TASK:
Scan the listing below and copy every line holding "imported".

DATASET EXTRACT:
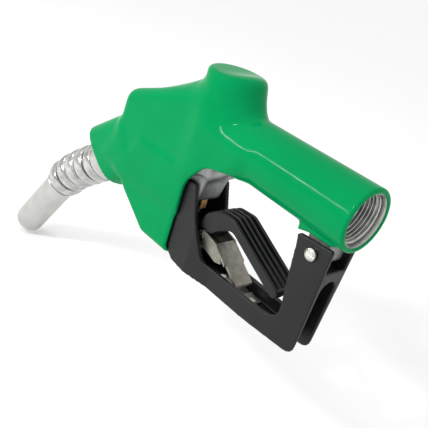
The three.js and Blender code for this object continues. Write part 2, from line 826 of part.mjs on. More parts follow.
function leverGuard() {
  const shell = slab(guardCorners, guardFrontHalfWidth + 1).intersect(prism(planCorners(0), -120, 0));
  const floorTop = guardBottom + guardFloor;
  const channelSide = slab(
    [
      [guardFrontX - 5, 0, 0],
      [guardFrontX - 5, -100, 0],
      [-117, -100, 0],
      [-115, floorTop, 0],
      [-25.5, floorTop, 6],
      [-32, -36, 0],
      [-32, 0, 0],
    ],
    40,
  );
  const channel = channelSide.intersect(prism(planCorners(guardWall), -130, 10));
  const legSlotHalf = 7;
  const slotTop = -45;
  const legFront = [
    [-24.5, slotTop - legSlotHalf, 0],
    [-19.5, floorTop, 0],
    [-19.5, -110, 0],
    [10, -110, 0],
    [10, slotTop - legSlotHalf, 0],
  ];
  const legSlot = join(
    slab(legFront, legSlotHalf),
    bar([-25, 0, slotTop - legSlotHalf], [10, 0, slotTop - legSlotHalf], legSlotHalf),
  );
  const gapFloor = rearScrewZ - 7;
  const gapCorners = [[-40, gapFloor, 0], [10, gapFloor, 0], [10, 0, 0], [-40, 0, 0]];
  const lugGap = slab(gapCorners, guardHalfWidth - guardWall);
  const rearHole = acrossAt(rearScrewX, rearScrewZ, rearScrewRadius + fit);
  const frontHole = acrossAt(frontScrewX, frontScrewZ, frontScrewRadius + fit);
  const recesses = [-1, 1].map((side) =>
    bar([frontScrewX, side * 14.2, frontScrewZ], [frontScrewX, side * 30, frontScrewZ], 4 + fit),
  );
  const rivetHoles = rivetSpots.map((x) => bar([x, 0, -100], [x, 0, -80], rivetRadius + fit, { sides: 12 }));
  return cut(shell, shaving(1), shaving(-1), channel, legSlot, lugGap, rearHole, frontHole, ...recesses, ...rivetHoles);
}
add("lever_guard", "blackPaint", leverGuard());

[-1, 1].forEach((side) => {
  const x = frontScrewX;
  const z = frontScrewZ;
  const shank = bar([x, side * 8, z], [x, side * 14.8, z], frontScrewRadius, { sides: 12 });
  const head = bar([x, side * 14.5, z], [x, side * 15.9, z], 4, { sides: 14 });
  add(side < 0 ? "guard_screw_near" : "guard_screw_far", "steel", join(shank, head));
});

function rearScrew() {
  const face = -guardHalfWidth - fit;
  const end = guardHalfWidth + 3.2;
  const at = (y) => [rearScrewX, y, rearScrewZ];
  const head = join(bar(at(face), at(face - 1.6), 3.8), bar(at(face - 1.5), at(face - 2.6), 3.8, { endRadius: 2.6 }));
  const slot = toSolid(new THREE.BoxGeometry(6, 1.2, 1).translate(rearScrewX, face - 2.4, rearScrewZ));
  return cut(join(head, bar(at(face - 0.5), at(end), rearScrewRadius, { sides: 14 })), slot);
}
add("rear_screw", "steel", rearScrew());

function rearNut() {
  const at = (y) => [rearScrewX, y, rearScrewZ];
  const hex = bar(at(guardHalfWidth + fit), at(guardHalfWidth + 2.8), 4.4, { sides: 6 });
  return cut(hex, bar(at(0), at(20), rearScrewRadius + fit, { sides: 14 }));
}
add("rear_nut", "steel", rearNut());

// ---- Hold-open rack on the guard floor ----
function rack() {
  const barTop = rackTop + rackBar;
  const teeth = [-77, -71, -65, -59].flatMap((x) => [
    [x, barTop, 0],
    [x + 0.6, rackTop + rackTooth, 0],
    [x + 5, barTop, 0],
  ]);
  const corners = [[-82, rackTop, 0], [-82, barTop, 0], ...teeth, [-49, barTop, 0], [-49, rackTop, 0]];
  const holes = rivetSpots.map((x) => bar([x, 0, -100], [x, 0, -80], rivetRadius + fit, { sides: 12 }));
  return cut(slab(corners, rackHalfWidth), ...holes);
}
add("hold_open_rack", "steel", rack());

rivetSpots.forEach((x, i) => {
  const shank = bar([x, 0, guardBottom + 1], [x, 0, rackTop + 2], rivetRadius, { sides: 12 });
  const head = bar([x, 0, rackTop + rackBar + fit], [x, 0, rackTop + rackTooth], 2.2, { sides: 12 });
  add(`rack_rivet_${i + 1}`, "steel", join(shank, head));
});

// ---- Squeeze lever ----
const armCorners = [
  [-102, -61, 2],
  [-102, -51, 8],
  [-92, -43.6, 9],
  [-78, -42.4, 9],
  [-28.5, -65.6, 2],
  [-31.5, -71, 3],
  [-77, -49.6, 8],
  [-88, -57, 5],
  [-92, -61, 2],
];
const yokeCorners = [
  [latchPivotX - 7, latchPivotZ - 7, 6],
  [latchPivotX - 7, latchPivotZ + 7, 6],
  [-130, yokeTop, 5],
  [-103, yokeTop, 0],
  [-100, -58, 0],
  [-92, -58, 0],
  [-94, -66, 4],
  [-104, -72, 4],
  [-122, -77, 6],
  [latchPivotX + 6, latchPivotZ - 7, 6],
];

function lever() {
  const arm = slab(armCorners, leverHalfWidth, { edge: 0.8 });
  const trough = slab(
    [
      [-90, -30, 0],
      [-93, -42, 0],
      [-90, -46.2, 4],
      [-80, -46, 4],
      [-33.6, -66.2, 2],
      [-20, -50, 0],
      [-20, -30, 0],
    ],
    leverHalfWidth - leverCheek,
  );
  const yoke = slab(yokeCorners, yokeHalfWidth);
  const fork = slab(
    [[-160, -100, 0], [-160, -50, 0], [-126, -50, 0], [-126, -100, 0]],
    latchEye + fit,
  );
  const clipGap = [-1, 1].map((side) =>
    slab([[-110, -62, 0], [-112, -90, 0], [-80, -90, 0], [-80, -62, 0]], clipGapWidth, {
      y: side * (yokeHalfWidth + 0.6),
    }),
  );
  const pinHole = acrossAt(latchPivotX, latchPivotZ, leverPinRadius + fit);
  const clipPinHole = acrossAt(clipPinX, clipPinZ, clipPinRadius + fit);
  return cut(join(arm, yoke), trough, fork, ...clipGap, pinHole, clipPinHole);
}
add("lever", "blackPaint", lever());

// ---- Hold-open clip on the lever ----
function clip() {
  const plate = slab(
    [[-87, -65.5, 0], [-61.5, -82, 0], [-61, -83.2, 0], [-62.2, -83.4, 0], [-88, -66.8, 0]],
    clipEar.outer,
  );
  const notch = slab([[-74.5, -60, 0], [-74.5, -100, 0], [-40, -100, 0], [-40, -60, 0]], 1.5, { y: clipEar.outer });
  const taper = [-1, 1].map((side) => notch.translate(0, side < 0 ? -2 * clipEar.outer : 0, 0));
  const earCorners = [
    [-104, -64, 3],
    [-104, -71, 3],
    [-83, -76.9, 2],
    [-77, -75.4, 1],
    [-86.5, -65.2, 1],
    [-96, -63, 3],
  ];
  const thickness = (clipEar.outer - clipEar.inner) / 2;
  const ears = [-1, 1].map((side) => slab(earCorners, thickness, { y: side * (clipEar.inner + thickness) }));
  const hole = acrossAt(clipPinX, clipPinZ, clipPinRadius + fit);
  return cut(join(cut(plate, ...taper), ...ears), hole);
}
add("hold_open_clip", "steel", clip());

function clipPin() {
  const at = (y) => [clipPinX, y, clipPinZ];
  const head = bar(at(-clipEar.outer - fit - 1.2), at(-clipEar.outer - fit), 2.8, { sides: 14 });
  return join(head, bar(at(-clipEar.outer - 1), at(clipEar.outer + 1), clipPinRadius, { sides: 12 }));
}
add("clip_pin", "steel", clipPin());

function clipSpring() {
  const geometry = spring(2.7, 0.3, yokeHalfWidth - 2.2, yokeHalfWidth - 0.1, 2);
  const lieDown = new THREE.Matrix4().makeRotationX(Math.PI / 2).setPosition(clipPinX, 0, clipPinZ);
  return geometry.transform(lieDown.elements);
}
add("clip_spring", "steel", clipSpring());

export default nozzle;
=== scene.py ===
import itertools
import json
import math

import bmesh
import bpy
import numpy as np
from mathutils import Matrix, Vector


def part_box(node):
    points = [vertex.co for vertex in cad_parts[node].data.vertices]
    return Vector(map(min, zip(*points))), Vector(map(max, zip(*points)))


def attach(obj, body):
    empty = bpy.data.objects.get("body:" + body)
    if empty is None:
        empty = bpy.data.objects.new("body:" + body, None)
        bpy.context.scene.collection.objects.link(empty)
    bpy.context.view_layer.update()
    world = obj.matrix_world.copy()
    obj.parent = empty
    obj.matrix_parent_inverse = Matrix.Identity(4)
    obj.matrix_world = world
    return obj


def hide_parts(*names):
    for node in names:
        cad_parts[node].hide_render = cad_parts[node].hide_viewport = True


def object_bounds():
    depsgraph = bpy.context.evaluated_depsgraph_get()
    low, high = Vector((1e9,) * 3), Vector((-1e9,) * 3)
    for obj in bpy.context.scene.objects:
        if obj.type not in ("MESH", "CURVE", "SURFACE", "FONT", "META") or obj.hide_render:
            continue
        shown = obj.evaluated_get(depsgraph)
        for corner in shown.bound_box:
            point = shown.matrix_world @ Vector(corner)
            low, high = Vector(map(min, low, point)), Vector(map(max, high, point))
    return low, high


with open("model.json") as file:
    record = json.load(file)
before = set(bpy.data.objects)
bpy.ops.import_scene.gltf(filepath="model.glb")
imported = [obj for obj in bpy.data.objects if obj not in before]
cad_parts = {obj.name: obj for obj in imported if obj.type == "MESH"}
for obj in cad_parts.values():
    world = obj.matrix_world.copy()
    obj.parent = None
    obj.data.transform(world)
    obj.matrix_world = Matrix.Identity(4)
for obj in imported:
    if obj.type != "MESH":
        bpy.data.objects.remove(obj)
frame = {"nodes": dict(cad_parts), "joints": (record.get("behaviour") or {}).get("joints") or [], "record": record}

cad_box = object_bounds()

# ---- Places read from the frame ----
MILLI = 0.001


def box_of(node):
    return [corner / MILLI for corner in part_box(node)]


def middle_of(node):
    low, high = box_of(node)
    return (low + high) / 2


JOINTS = {joint["name"]: joint for joint in frame["joints"]}
MOUNTS = {mount["name"]: mount for mount in frame["record"]["mounts"]}

COVER_LOW, COVER_HIGH = box_of("hand_cover")
REAR_RADIUS = COVER_HIGH.y
HANDLE_TAPER = 1.4
FRONT_RADIUS = REAR_RADIUS - HANDLE_TAPER
HANDLE_LENGTH = 122
COVER_WALL = 1.5
CLEARANCE = 0.3
CASTING_INSET = COVER_WALL + CLEARANCE
THREAD_RADIUS = 16.6
THREAD_DEPTH = 25
THREAD_PITCH = 2.3

VALVE_X = middle_of("valve_cap").x
TOWER_TOP = COVER_HIGH.z
TOWER_RADIUS = 18.6
NUT_HEIGHT = 7
BOSS_BOTTOM = box_of("packing_nut")[0].z + NUT_HEIGHT

LEVER_PIVOT = Vector(JOINTS["lever_squeeze"]["pos_m"]) / MILLI
CLIP_PIVOT = Vector(JOINTS["clip_swing"]["pos_m"]) / MILLI
SOCKET_OUT = Vector(JOINTS["check_open"]["axis"])
SOCKET_BACK = Vector((SOCKET_OUT.z, 0, -SOCKET_OUT.x))
TIP_OUT = Vector(MOUNTS["spout_tip"]["axis"])
SPOUT_TIP = Vector(MOUNTS["spout_tip"]["pos_m"]) / MILLI
SPOUT_TIP.y = 0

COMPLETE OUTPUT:
imported = [obj for obj in bpy.data.objects if obj not in before]
cad_parts = {obj.name: obj for obj in imported if obj.type == "MESH"}
for obj in imported:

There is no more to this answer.